'I don't want to celebrate it': Brooke Boney's opposition to Australia Day

‘I don’t want to celebrate it’: Brooke Boney’s brave opposition to Australia Day

The Today Show might be struggling with its January ratings, but Brooke Boney — the show’s new entertainment reporter — is breaking the mould in the best way possible. She’s quite possibly the antidote to commercial, breakfast TV banality, altogether.

A former newsreader for ABC’s Triple J, and a proud Indigenous woman, Boney bravely raised the debate around Australia Day this morning saying she couldn’t reconcile celebrating on January 26th when the day marks a traumatic experience for many of Australia’s first people.

“I’m a Gamilaroi woman, my family is from northern NSW, been there for about 60,000 years or so,” she openly explained to viewers.

“This date, I know it comes up every year and I’m not trying to tell everyone else what they should be doing or how they should be celebrating, but I think I have almost more reason than anyone else to love this country,” she said citing her new role.

“But I can’t separate the 26th of January from the fact that my brothers are more likely to go to jail than they are to go to school. Or that my little sisters and my mum are more likely to be beaten and raped than anyone else’s sisters or mum,” she said.

“And that started from that day. So for me, that’s a difficult day and I don’t want to celebrate it… That’s the day it changed for us. That’s the beginning of what some people would say is the end. That’s the turning point.”

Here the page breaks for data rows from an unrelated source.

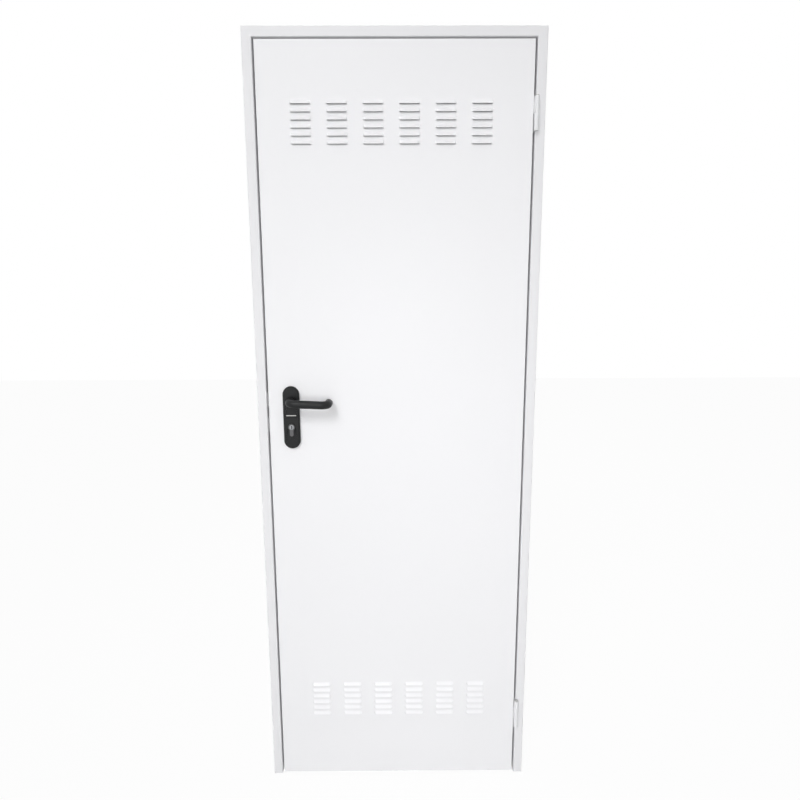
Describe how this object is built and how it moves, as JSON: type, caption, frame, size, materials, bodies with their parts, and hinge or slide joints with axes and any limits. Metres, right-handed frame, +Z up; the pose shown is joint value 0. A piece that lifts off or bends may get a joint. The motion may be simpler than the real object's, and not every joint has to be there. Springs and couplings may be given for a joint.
{
  "type": "louvred steel door with frame",
  "caption": "White pressed-steel storeroom door: louvred hollow leaf on knuckle hinges in a three-sided pressed frame, with a black return lever on a plate over a key cylinder",
  "frame": {"origin": "on the outer flat of the hinge jamb, at floor level, halfway along its front lip", "axes": "+X from the lock side to the hinge side seen from the front, +Y into the wall, +Z up"},
  "size_m": [0.735, 0.159, 2.0355],
  "materials": {
    "frame_lacquer": "white pre-lacquered galvanised sheet, satin",
    "leaf_lacquer": "white pre-lacquered galvanised sheet, satin",
    "hinge_lacquer": "white lacquered steel",
    "zinc_steel": "zinc-plated steel",
    "core_foam": "rigid foam, cut",
    "nickel_brass": "nickel-plated brass, satin",
    "black_nylon": "black moulded nylon, fine satin grain",
    "pale_strip": "pale grey strip, plain"
  },
  "bodies": {
    "frame": {"hinge_jamb": "frame_lacquer", "lock_jamb": "frame_lacquer", "head_rail": "frame_lacquer", "upper_hinge_frame_knuckle": "hinge_lacquer", "upper_hinge_pin": "zinc_steel", "lower_hinge_frame_knuckle_top": "hinge_lacquer", "lower_hinge_frame_knuckle_bottom": "hinge_lacquer", "lower_hinge_pin": "zinc_steel"},
    "leaf": {"front_skin": "leaf_lacquer", "back_skin": "leaf_lacquer", "top_channel": "leaf_lacquer", "bottom_channel": "leaf_lacquer", "upper_hinge_leaf_knuckle": "hinge_lacquer", "lower_hinge_leaf_knuckle": "hinge_lacquer", "lock_case": "zinc_steel", "lock_forend": "zinc_steel", "latch_bolt": "zinc_steel", "dead_bolt": "zinc_steel", "core_top": "core_foam", "core_middle": "core_foam", "core_bottom": "core_foam", "lock_cylinder": "nickel_brass", "front_upper_cover": "black_nylon", "front_lower_cover": "black_nylon", "back_upper_cover": "black_nylon", "back_lower_cover": "black_nylon", "front_marker_strip": "pale_strip"},
    "handle": {"front_lever": "black_nylon", "back_lever": "black_nylon", "spindle": "zinc_steel"}
  },
  "joints": [
    {"name": "leaf_swing", "type": "hinge", "parent": "frame", "child": "leaf", "pos_m": [-0.0235, -0.018, 1.003], "axis": [0, 0, 1], "range_deg": [0, 170]},
    {"name": "lever_turn", "type": "hinge", "parent": "leaf", "child": "handle", "pos_m": [-0.6455, -0.01, 1.128], "axis": [0, 1, 0], "range_deg": [0, 40], "stiffness_Nm_per_rad": 1.2, "springref_deg": -28.65}
  ]
}
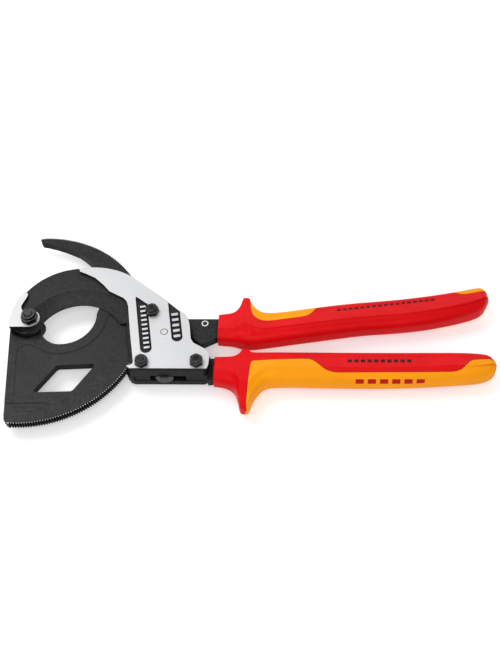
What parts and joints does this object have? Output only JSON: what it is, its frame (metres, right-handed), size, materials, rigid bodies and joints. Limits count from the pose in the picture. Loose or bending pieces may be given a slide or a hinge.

She then suggested that our national day be moved to a different date; “a day that suits more people is probably going to be more uniting,” she said.

Boney’s very personal and informed perspective is a welcome change from some of the fear mongering we’ve seen from certain breakfast TV identities.

Last year, Channel 7’s Sunrise was swept up in a storm of bitterness after hosting a segment featuring commentators speaking out about Indigenous child protection.

The segment (which included exactly zero input from Indigenous people) discussed a newspaper article headed ‘Save our Kids,’  quoting assistant minister for children & families David Gillespie as saying that “white” families were required to care for at-risk Aboriginal children.

“Don’t worry about the people who decry and handwring and say, this will be another Stolen Generation”, said Prue MacSween during the segment. “Just like the first Stolen Generation, where a lot of children were taken because it was for their wellbeing, we need to do it again, perhaps.”

To this day, hundreds of Aboriginal people who were stolen as children are yet to find their families. The policy caused mass displacement, and endemic torment. Such views  spouted carelessly to a mass audience is hard to forgive.

Brooke Boney by comparison was measured in her objection of January 26th. She took the time to articulately explain her position sans baseless denigrations.

The statistics quoted by Boney about Indigenous incarceration, rape and violence are all true. Indigenous Australians constitute over a quarter (27%) of the national prison population, but comprise just 3% of the Australian population.

While Indigenous and Torres Strait Islander women are grossly more likely to experience violence at the hands of their partners–according to a report by the Australian Institute of Health and Welfare, 1 in 7 Indigenous women fall victim each year.

As Boney expressed, these statistics prove how far Australia has to go in its healing process. Changing the date of Australia Day– which is construed by numerous Indigenous people as a day of mourning and deep trauma– could be one pretty easy, but incredibly powerful first step.

Surely that’s something worth considering.